Beginning the set with a vintage track felt like an appreciative hat tip toward her history, but also decidedly purifying and baptismal. And then in an instant she snapped into the present playing her self-aware, but not wholly self-conscious statement of song, “Just One Of The Guys”, a standout cut from her new album. The song completely filled the intimate studio space, with its shallow standing room and rustic, dome-like wooden roof. Behind the audience was the control room, where legendary producer Bob Clearmountain was mixing the performance.
After playing through “Head Underwater” and “Slippery Slopes”, during which the audience was rapt and warmed, the evening’s host Gary Calamar sat down with Lewis to discuss everything from how Laurel Canyon and its storied musical history has influenced her songwriting to finding a mentor in Ryan Adams, who produced The Voyager.
Turns out Adams had some left field advice for the night’s performer when recording her latest album: “Lewis, I’ve got something you have to hear.” Adams then proceeded to play her Creed. How Scott Stapp’s unmistakable croak influenced Lewis’s new material or mental well being isn’t exactly clear, but what is, on the other hand, is that she was able to approach songwriting more holistically and get out of her own head. She explained that not everything she writes works, but she has become much better at picking and choosing the moments that do.

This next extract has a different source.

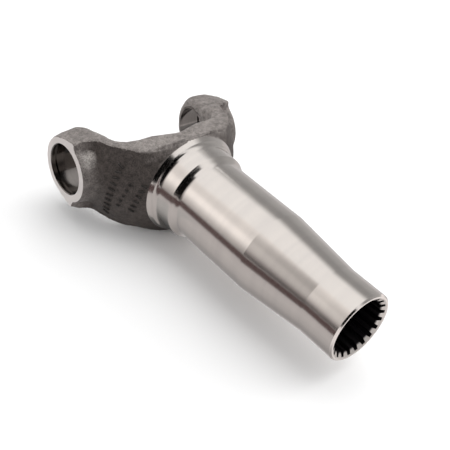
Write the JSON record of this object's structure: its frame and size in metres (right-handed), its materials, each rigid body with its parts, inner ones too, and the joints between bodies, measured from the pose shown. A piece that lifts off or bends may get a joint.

The highlights from the second half of her set included the butt-thumpingly raucous rendition of “Next Messiah” and an encore performance of the disaffected, poignant “Acid Tongue”, which like, if you don’t have to hold back tears when you hear that song then you are not a real human. Her band gathered behind her like a choral family and provided rich harmony, collectively elevating their frontwoman. Even though she was in a tight studio space, for those final moments of her performance, she soared.
You can catch a live recording of the performance on Morning Becomes Eclectic on KCRW on Monday, November 3. If you listen hard enough, you can hear me and Rachel Heine almost cry when the performance was over.
All photography by Jeremiah Garcia.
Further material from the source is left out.